Using the data below, return the stretch from the line that contains "hide_parts(*nodes)" through the line that contains "hand into finger", both included, exactly as it stands and nothing beyond it.

########

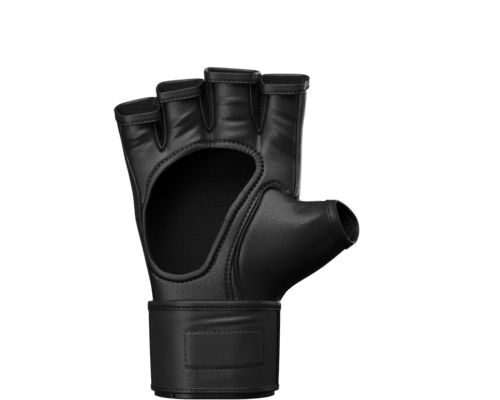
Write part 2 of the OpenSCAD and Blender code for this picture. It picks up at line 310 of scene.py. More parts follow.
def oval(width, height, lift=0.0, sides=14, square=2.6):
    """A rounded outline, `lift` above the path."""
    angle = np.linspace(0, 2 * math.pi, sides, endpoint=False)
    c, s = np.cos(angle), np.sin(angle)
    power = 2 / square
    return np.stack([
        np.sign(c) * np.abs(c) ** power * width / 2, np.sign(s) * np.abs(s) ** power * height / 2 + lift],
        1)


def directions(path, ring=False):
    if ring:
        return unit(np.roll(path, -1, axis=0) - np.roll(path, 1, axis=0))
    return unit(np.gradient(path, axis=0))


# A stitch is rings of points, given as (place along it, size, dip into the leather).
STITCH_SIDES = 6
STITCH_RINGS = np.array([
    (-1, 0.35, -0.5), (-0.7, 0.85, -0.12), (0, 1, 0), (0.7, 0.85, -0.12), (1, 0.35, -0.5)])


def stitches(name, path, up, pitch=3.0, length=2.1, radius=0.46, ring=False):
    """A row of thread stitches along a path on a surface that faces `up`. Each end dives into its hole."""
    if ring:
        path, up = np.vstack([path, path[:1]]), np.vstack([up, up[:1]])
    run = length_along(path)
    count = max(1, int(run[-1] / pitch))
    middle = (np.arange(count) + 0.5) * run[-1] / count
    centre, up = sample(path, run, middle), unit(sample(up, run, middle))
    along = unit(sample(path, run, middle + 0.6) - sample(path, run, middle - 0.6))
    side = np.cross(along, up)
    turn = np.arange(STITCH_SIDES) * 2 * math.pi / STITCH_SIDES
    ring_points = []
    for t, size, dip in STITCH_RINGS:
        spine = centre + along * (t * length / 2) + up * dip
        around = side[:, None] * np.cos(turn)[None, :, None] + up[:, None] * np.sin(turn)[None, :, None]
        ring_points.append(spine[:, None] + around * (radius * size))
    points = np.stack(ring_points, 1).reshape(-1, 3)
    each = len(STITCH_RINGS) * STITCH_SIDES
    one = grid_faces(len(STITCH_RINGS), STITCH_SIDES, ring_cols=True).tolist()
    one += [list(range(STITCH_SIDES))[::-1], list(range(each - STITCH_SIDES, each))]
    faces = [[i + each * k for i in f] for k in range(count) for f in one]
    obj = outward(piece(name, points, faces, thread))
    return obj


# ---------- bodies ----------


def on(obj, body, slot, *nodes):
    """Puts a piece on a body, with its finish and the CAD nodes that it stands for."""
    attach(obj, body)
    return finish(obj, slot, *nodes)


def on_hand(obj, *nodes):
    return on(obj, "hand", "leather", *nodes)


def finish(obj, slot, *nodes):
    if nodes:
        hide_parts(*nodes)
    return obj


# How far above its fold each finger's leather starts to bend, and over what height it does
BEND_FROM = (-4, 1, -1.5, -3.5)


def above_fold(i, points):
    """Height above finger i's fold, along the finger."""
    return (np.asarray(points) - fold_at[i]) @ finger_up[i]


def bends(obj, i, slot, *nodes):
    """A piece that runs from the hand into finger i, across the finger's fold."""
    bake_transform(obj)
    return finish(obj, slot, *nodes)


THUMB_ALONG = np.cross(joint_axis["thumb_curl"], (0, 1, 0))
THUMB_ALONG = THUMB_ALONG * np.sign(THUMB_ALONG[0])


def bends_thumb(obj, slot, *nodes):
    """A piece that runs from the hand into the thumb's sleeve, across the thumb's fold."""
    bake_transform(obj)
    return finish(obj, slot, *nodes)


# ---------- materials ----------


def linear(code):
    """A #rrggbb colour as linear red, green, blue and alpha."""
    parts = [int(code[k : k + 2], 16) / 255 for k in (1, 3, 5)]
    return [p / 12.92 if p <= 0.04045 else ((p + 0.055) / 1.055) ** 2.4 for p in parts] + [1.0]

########

TASK RESPONSE »
        hide_parts(*nodes)
    return obj


# How far above its fold each finger's leather starts to bend, and over what height it does
BEND_FROM = (-4, 1, -1.5, -3.5)


def above_fold(i, points):
    """Height above finger i's fold, along the finger."""
    return (np.asarray(points) - fold_at[i]) @ finger_up[i]


def bends(obj, i, slot, *nodes):
    """A piece that runs from the hand into finger i, across the finger's fold."""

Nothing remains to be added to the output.